__What the exercise asks__. Copy exactly the lines from the one containing "find = surface_finder(whole)" through the one containing "zip(*points))), Vector(map(max, zip(*points)))", both included, and nothing else.

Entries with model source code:
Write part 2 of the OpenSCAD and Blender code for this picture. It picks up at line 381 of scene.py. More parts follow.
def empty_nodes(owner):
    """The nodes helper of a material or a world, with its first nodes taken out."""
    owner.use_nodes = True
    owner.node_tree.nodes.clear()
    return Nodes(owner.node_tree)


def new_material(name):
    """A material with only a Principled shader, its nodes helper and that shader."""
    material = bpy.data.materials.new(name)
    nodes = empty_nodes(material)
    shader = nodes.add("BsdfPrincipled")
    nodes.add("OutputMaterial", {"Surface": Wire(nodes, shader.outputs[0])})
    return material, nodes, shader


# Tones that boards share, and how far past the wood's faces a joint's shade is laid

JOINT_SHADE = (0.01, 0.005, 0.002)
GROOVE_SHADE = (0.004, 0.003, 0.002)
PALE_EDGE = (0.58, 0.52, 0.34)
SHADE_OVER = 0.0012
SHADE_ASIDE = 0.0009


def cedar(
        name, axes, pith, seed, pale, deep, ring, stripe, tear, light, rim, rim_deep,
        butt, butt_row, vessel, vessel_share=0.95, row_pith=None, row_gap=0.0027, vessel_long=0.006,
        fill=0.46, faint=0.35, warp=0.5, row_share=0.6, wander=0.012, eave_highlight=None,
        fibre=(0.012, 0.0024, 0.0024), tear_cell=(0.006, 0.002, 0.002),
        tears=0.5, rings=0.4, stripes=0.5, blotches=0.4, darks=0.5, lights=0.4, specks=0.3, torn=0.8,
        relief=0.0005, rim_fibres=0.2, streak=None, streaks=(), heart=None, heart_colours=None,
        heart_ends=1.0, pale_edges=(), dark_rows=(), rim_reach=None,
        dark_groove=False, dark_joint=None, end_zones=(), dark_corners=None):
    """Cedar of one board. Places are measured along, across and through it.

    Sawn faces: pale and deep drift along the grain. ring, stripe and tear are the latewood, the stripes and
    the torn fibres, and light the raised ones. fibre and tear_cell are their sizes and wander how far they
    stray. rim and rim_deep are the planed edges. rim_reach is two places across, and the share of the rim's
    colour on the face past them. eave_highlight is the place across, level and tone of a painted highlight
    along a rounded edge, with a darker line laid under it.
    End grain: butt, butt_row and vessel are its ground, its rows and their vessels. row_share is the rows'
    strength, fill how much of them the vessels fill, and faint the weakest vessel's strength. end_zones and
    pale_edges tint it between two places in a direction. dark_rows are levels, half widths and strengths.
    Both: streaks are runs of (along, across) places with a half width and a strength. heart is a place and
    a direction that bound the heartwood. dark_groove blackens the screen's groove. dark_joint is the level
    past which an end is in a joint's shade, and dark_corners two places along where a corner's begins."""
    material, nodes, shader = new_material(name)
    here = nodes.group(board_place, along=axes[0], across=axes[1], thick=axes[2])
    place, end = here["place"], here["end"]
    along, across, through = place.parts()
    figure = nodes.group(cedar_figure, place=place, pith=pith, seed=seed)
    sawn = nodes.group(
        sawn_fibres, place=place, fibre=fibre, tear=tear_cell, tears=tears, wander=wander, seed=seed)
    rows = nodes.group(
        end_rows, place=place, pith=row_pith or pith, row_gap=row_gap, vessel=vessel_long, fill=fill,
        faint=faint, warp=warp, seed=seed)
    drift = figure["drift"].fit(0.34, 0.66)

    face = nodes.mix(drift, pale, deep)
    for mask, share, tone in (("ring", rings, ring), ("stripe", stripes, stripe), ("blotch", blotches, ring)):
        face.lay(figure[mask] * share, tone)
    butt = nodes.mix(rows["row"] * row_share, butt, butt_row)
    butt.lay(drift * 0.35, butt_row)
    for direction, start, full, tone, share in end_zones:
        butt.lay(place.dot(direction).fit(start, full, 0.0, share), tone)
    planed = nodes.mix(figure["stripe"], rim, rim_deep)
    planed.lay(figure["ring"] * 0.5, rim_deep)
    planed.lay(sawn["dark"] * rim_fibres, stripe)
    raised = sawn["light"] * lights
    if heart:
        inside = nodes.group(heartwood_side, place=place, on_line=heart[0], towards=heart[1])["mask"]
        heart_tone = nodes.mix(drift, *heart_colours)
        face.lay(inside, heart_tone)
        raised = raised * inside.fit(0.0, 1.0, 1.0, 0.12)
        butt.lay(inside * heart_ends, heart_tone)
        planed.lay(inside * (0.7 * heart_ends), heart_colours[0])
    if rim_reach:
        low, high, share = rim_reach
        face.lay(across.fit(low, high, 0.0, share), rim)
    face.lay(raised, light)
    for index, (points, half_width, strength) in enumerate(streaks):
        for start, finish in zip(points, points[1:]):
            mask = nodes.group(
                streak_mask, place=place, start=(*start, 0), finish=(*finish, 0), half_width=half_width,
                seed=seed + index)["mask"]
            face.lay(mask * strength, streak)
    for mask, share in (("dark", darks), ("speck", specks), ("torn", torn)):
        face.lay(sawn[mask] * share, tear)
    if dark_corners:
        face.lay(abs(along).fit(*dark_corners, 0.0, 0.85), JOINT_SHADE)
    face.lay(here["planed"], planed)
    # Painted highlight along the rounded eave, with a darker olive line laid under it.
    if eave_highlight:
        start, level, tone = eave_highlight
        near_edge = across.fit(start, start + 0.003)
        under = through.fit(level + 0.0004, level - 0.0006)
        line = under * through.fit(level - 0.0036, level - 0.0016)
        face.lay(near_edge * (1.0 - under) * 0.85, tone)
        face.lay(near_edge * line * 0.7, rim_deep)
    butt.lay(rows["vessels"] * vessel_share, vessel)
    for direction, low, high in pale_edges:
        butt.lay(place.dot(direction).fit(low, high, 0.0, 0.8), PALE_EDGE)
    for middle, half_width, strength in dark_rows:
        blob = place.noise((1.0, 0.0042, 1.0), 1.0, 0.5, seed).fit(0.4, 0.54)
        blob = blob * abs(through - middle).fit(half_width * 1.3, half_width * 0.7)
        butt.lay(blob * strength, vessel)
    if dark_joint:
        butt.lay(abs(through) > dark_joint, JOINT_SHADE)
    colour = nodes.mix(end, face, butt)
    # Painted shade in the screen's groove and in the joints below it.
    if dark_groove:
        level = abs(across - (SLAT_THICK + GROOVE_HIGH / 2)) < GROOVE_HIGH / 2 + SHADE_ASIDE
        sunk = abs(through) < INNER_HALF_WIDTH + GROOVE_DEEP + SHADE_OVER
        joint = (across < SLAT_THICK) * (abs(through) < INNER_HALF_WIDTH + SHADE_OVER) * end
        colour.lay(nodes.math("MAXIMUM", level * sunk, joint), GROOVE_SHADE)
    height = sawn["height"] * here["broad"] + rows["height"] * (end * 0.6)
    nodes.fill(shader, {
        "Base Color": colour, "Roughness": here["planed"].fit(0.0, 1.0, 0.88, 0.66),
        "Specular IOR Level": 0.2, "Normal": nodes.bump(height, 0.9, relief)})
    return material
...
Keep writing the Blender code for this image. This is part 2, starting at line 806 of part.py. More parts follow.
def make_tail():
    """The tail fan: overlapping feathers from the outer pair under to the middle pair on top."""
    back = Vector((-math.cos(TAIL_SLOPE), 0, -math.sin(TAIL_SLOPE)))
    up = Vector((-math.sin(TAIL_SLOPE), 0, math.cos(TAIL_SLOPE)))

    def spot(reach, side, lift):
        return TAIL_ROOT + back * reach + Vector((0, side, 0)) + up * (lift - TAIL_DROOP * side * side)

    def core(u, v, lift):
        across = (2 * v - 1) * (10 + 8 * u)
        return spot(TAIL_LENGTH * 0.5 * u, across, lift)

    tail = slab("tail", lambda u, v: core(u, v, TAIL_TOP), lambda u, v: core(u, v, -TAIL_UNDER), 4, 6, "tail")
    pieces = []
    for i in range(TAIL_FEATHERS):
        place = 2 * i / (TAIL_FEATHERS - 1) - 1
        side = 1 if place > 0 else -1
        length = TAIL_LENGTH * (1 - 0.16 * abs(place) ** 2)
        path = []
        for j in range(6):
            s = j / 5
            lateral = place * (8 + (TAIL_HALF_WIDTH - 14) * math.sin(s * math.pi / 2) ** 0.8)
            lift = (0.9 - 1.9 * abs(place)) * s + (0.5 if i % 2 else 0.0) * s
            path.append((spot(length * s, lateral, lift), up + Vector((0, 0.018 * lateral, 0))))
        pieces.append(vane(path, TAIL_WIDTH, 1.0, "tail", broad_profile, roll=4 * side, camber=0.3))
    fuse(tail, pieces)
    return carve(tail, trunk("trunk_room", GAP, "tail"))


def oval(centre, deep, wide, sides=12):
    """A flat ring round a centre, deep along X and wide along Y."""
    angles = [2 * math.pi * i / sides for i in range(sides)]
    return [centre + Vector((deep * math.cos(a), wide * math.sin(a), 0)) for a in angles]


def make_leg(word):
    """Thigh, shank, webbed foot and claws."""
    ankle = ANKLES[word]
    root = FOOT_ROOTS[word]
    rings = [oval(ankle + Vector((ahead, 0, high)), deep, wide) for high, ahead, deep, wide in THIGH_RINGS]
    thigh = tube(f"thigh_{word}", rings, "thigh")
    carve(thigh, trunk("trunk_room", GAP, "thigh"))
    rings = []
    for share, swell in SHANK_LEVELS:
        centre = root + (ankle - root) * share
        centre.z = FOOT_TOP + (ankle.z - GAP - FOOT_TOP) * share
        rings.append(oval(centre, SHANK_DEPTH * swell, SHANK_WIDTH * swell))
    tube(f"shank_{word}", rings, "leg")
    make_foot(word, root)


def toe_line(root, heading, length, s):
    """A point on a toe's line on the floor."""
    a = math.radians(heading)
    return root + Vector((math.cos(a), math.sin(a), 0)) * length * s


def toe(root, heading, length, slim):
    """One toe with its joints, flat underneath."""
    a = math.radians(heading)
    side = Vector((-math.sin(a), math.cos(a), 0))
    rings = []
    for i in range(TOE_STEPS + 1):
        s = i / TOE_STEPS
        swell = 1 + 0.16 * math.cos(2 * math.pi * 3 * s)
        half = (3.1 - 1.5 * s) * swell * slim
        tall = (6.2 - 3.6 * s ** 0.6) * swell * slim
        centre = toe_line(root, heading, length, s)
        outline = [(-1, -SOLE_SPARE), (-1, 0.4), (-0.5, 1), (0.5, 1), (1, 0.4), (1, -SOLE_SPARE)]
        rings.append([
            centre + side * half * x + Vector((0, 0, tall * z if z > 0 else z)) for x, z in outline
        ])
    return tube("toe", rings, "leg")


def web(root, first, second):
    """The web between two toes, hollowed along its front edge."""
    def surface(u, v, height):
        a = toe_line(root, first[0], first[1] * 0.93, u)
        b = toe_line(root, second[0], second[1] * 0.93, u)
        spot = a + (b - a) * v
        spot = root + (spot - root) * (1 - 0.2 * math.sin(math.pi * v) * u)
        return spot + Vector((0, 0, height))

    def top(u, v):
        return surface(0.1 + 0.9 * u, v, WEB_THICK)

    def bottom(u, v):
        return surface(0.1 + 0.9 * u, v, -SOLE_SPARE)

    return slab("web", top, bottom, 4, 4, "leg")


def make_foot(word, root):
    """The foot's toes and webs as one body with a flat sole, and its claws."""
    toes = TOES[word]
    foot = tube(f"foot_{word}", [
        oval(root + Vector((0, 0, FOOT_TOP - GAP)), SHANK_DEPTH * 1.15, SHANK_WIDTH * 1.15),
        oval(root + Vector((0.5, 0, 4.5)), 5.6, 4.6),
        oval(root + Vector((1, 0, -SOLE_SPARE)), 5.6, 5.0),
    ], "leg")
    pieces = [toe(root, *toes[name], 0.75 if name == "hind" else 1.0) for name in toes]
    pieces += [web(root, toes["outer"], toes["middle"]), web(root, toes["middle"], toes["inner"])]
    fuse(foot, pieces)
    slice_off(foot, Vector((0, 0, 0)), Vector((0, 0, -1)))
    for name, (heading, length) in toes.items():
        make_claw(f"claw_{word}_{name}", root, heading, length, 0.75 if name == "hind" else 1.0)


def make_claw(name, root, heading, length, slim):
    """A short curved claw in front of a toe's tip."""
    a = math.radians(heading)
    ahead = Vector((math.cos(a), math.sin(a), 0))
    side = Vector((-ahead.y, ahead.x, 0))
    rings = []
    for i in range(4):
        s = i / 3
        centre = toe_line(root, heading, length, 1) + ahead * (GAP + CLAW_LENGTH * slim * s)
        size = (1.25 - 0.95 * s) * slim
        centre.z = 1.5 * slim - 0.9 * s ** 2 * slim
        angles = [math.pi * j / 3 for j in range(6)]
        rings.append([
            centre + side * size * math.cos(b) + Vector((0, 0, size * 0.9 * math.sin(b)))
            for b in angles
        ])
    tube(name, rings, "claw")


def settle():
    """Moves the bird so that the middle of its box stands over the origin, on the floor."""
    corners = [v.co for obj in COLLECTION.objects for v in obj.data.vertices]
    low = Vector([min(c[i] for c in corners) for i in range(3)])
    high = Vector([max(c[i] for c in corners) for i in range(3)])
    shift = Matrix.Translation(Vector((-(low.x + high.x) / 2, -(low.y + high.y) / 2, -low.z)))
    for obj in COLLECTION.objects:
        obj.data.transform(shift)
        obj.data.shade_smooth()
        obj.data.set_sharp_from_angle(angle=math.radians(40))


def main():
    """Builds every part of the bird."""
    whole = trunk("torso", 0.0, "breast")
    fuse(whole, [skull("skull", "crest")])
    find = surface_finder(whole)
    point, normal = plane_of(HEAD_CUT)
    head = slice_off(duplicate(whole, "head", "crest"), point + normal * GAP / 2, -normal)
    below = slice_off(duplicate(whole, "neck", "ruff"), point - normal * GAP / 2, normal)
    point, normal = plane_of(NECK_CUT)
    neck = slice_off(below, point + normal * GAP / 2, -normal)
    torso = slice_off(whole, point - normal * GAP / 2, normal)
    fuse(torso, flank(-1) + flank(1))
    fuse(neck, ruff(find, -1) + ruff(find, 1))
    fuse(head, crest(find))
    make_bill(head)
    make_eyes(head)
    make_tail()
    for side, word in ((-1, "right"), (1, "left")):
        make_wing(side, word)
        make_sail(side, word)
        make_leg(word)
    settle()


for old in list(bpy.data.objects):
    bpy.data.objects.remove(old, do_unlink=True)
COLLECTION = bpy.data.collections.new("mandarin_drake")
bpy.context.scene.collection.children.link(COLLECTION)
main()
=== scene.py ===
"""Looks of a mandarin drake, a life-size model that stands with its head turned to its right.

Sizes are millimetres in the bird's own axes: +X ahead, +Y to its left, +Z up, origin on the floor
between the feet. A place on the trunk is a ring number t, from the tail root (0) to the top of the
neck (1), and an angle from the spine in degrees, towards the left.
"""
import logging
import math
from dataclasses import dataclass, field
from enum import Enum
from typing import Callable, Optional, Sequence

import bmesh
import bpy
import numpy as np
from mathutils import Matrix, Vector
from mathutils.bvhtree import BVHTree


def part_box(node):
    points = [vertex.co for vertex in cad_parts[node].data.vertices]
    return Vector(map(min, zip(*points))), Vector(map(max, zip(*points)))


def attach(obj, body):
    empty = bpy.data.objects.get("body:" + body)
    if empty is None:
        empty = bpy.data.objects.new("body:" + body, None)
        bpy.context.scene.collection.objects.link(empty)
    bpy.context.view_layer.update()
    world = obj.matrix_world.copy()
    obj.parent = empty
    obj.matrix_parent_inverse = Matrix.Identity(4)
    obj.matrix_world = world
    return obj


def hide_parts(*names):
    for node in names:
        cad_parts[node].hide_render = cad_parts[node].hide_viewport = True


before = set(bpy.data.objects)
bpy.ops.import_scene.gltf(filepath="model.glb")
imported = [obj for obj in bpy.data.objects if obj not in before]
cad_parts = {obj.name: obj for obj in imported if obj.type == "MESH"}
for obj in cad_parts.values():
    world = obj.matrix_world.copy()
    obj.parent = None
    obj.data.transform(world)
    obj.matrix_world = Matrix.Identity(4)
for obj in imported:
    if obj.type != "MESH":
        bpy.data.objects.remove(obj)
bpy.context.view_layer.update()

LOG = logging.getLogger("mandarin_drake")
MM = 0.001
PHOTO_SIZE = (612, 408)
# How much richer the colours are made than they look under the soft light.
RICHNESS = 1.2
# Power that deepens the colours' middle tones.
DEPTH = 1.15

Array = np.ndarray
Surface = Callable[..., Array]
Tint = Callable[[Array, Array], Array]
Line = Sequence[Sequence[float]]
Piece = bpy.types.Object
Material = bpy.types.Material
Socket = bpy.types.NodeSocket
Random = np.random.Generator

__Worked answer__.
    find = surface_finder(whole)
    point, normal = plane_of(HEAD_CUT)
    head = slice_off(duplicate(whole, "head", "crest"), point + normal * GAP / 2, -normal)
    below = slice_off(duplicate(whole, "neck", "ruff"), point - normal * GAP / 2, normal)
    point, normal = plane_of(NECK_CUT)
    neck = slice_off(below, point + normal * GAP / 2, -normal)
    torso = slice_off(whole, point - normal * GAP / 2, normal)
    fuse(torso, flank(-1) + flank(1))
    fuse(neck, ruff(find, -1) + ruff(find, 1))
    fuse(head, crest(find))
    make_bill(head)
    make_eyes(head)
    make_tail()
    for side, word in ((-1, "right"), (1, "left")):
        make_wing(side, word)
        make_sail(side, word)
        make_leg(word)
    settle()


for old in list(bpy.data.objects):
    bpy.data.objects.remove(old, do_unlink=True)
COLLECTION = bpy.data.collections.new("mandarin_drake")
bpy.context.scene.collection.children.link(COLLECTION)
main()
=== scene.py ===
"""Looks of a mandarin drake, a life-size model that stands with its head turned to its right.

Sizes are millimetres in the bird's own axes: +X ahead, +Y to its left, +Z up, origin on the floor
between the feet. A place on the trunk is a ring number t, from the tail root (0) to the top of the
neck (1), and an angle from the spine in degrees, towards the left.
"""
import logging
import math
from dataclasses import dataclass, field
from enum import Enum
from typing import Callable, Optional, Sequence

import bmesh
import bpy
import numpy as np
from mathutils import Matrix, Vector
from mathutils.bvhtree import BVHTree


def part_box(node):
    points = [vertex.co for vertex in cad_parts[node].data.vertices]
    return Vector(map(min, zip(*points))), Vector(map(max, zip(*points)))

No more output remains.